------ Recorded information ------
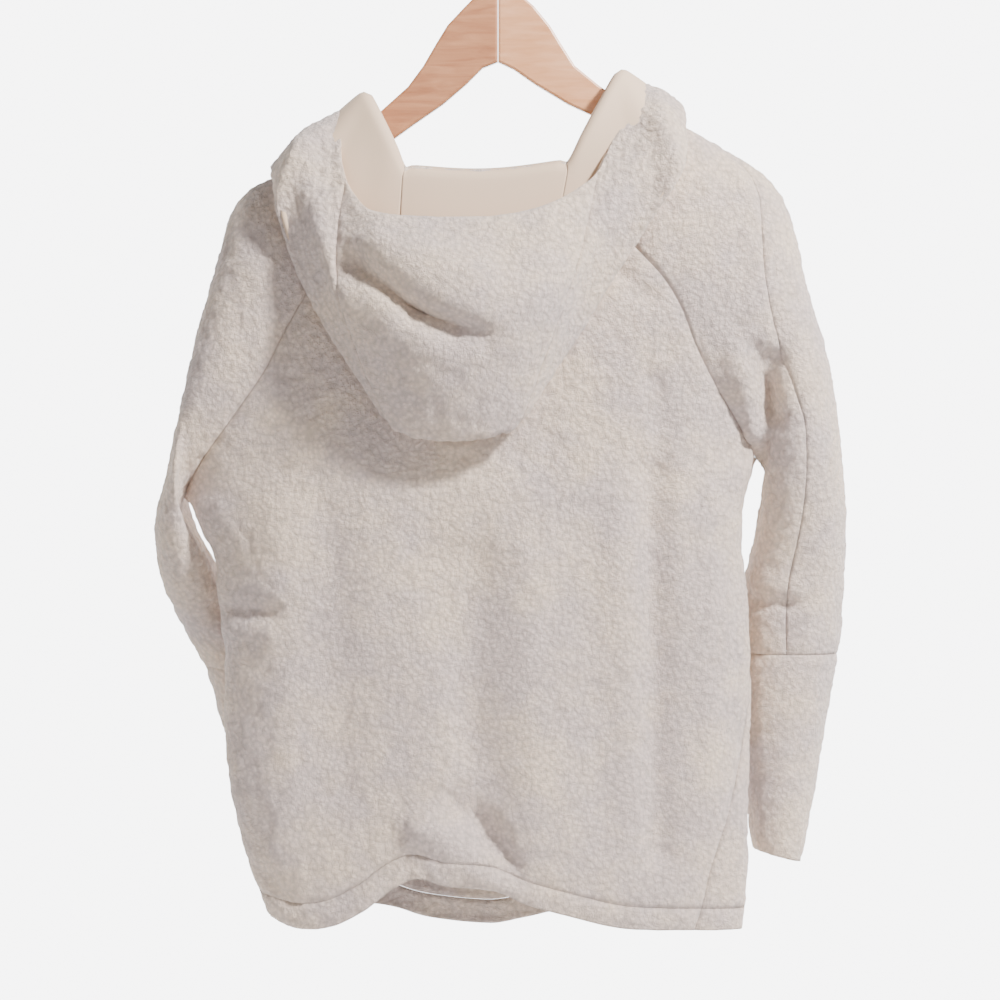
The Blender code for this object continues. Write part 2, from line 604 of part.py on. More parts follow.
def hook_points():
    """Give the hook's centreline: a straight stem, a bend and most of a circle."""
    centre_z = HOOK_WIRE / 2 - HOOK_RADIUS
    angles = np.radians(np.linspace(-50, 205, 26))
    circle = np.stack([HOOK_RADIUS * np.cos(angles), centre_z + HOOK_RADIUS * np.sin(angles)], 1)
    start = np.array([0.0, -58.0])
    tangent = np.array([-math.sin(angles[0]), math.cos(angles[0])])
    handles = np.array([start, start + (0, 9.0), circle[0] - tangent * 9.0, circle[0]])
    t = np.linspace(0, 1, 7)[:-1, None]
    bend = ((1 - t)**3 * handles[0] + 3 * (1 - t)**2 * t * handles[1]
            + 3 * (1 - t) * t**2 * handles[2] + t**3 * handles[3])
    return np.concatenate([[[0.0, -72.6]], bend, circle])


def build_hook():
    """Make the hook as a bevelled wire standing on the arms' joint."""
    points = hook_points()
    curve = bpy.data.curves.new("hanger_hook", "CURVE")
    curve.dimensions = "3D"
    curve.bevel_depth = HOOK_WIRE / 2 * MM
    curve.bevel_resolution = 2
    curve.use_fill_caps = True
    spline = curve.splines.new("POLY")
    spline.points.add(len(points) - 1)
    for point, (x, z) in zip(spline.points, points):
        point.co = (x * MM, 0.0, z * MM, 1.0)
    item = bpy.data.objects.new("hanger_hook", curve)
    bpy.data.collections[COLLECTION].objects.link(item)
    curve.materials.append(make_material("hanger_hook", (0.75, 0.75, 0.76), 0.25, 1.0))


def main():
    """Build the pullover and its hanger."""
    for item in list(bpy.data.objects):
        bpy.data.objects.remove(item, do_unlink=True)
    collection = bpy.data.collections.new(COLLECTION)
    bpy.context.scene.collection.children.link(collection)
    tables = {"left": rows_to_columns(SLEEVE_LEFT, SLEEVE_COLUMNS_NAMES),
              "right": rows_to_columns(SLEEVE_RIGHT, SLEEVE_COLUMNS_NAMES),
              "torso": rows_to_columns(TORSO, TORSO_COLUMNS_NAMES),
              "hood": rows_to_columns(HOOD, HOOD_NAMES)}
    torso = torso_panels(tables)
    sleeves = sleeve_panels(tables["left"], "left") + sleeve_panels(tables["right"], "right")
    hood = hood_panels(tables, torso, sleeves)
    fleece = torso + sleeves + hood
    share_normals(fleece)
    for panel in fleece:
        press_folds(panel, HOOD_FOLDS if panel in hood else BACK_FOLDS)
    share_normals(fleece)
    for panel in fleece:
        build_sheet(panel, 0.0, FLEECE_WALL, (0.66, 0.59, 0.55))
    offset = -(FLEECE_WALL / 2 + LINING_GAP + LINING_WALL / 2)
    crown = hood[0]
    crown.name = "lining_center"
    build_sheet(crown, offset, LINING_WALL, (0.66, 0.54, 0.44), 0.8)
    build_hanger()


main()
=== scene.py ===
"""Looks of a hooded sherpa pullover with raglan sleeves, on its wooden hanger.

Frame: +Z up, origin at the inside of the hanger hook's crown, the garment's back towards -Y and
its left sleeve at -X. Sizes are in millimetres until a mesh is made. Each piece of cloth is a grid
of points with rows down it and columns round it; the torso, the sleeves and the hood are read from
short tables of sections, and neighbouring pieces share the points of their seams.
"""
import logging
import math
from dataclasses import dataclass
from enum import Enum
from typing import Any, Iterable, Sequence

import bpy
import numpy as np
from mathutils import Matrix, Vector


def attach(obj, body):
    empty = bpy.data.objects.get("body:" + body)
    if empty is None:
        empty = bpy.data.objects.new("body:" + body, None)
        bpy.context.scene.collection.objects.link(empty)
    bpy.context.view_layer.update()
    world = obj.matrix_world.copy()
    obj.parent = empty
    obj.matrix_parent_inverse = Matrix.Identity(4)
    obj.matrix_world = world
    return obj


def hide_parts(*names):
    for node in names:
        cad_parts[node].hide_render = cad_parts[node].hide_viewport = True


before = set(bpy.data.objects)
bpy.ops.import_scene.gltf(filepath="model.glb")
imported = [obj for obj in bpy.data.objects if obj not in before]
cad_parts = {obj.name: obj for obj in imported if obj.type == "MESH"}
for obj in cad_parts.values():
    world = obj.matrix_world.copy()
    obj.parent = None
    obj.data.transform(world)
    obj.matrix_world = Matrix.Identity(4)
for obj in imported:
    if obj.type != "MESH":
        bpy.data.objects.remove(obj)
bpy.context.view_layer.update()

Array = np.ndarray
MM = 0.001

# Cloth
FLEECE_WALL = 3.0
LINING_WALL = 1.0
LINING_GAP = 1.4          # between the fleece's inner face and the lining
SEAM_PULL = 0.2           # each edge is pulled back this far from its seam
SPACING = 3.3             # between the fleece's grid points
LINING_SPACING = 6.0
FINE_SAMPLES = 300        # on a curve whose length is measured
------
Work required - Of the lines above, copy each that contains "objects".

Right answer -
    item = bpy.data.objects.new("hanger_hook", curve)
    bpy.data.collections[COLLECTION].objects.link(item)
    for item in list(bpy.data.objects):
        bpy.data.objects.remove(item, do_unlink=True)
    empty = bpy.data.objects.get("body:" + body)
        empty = bpy.data.objects.new("body:" + body, None)
        bpy.context.scene.collection.objects.link(empty)
before = set(bpy.data.objects)
imported = [obj for obj in bpy.data.objects if obj not in before]
        bpy.data.objects.remove(obj)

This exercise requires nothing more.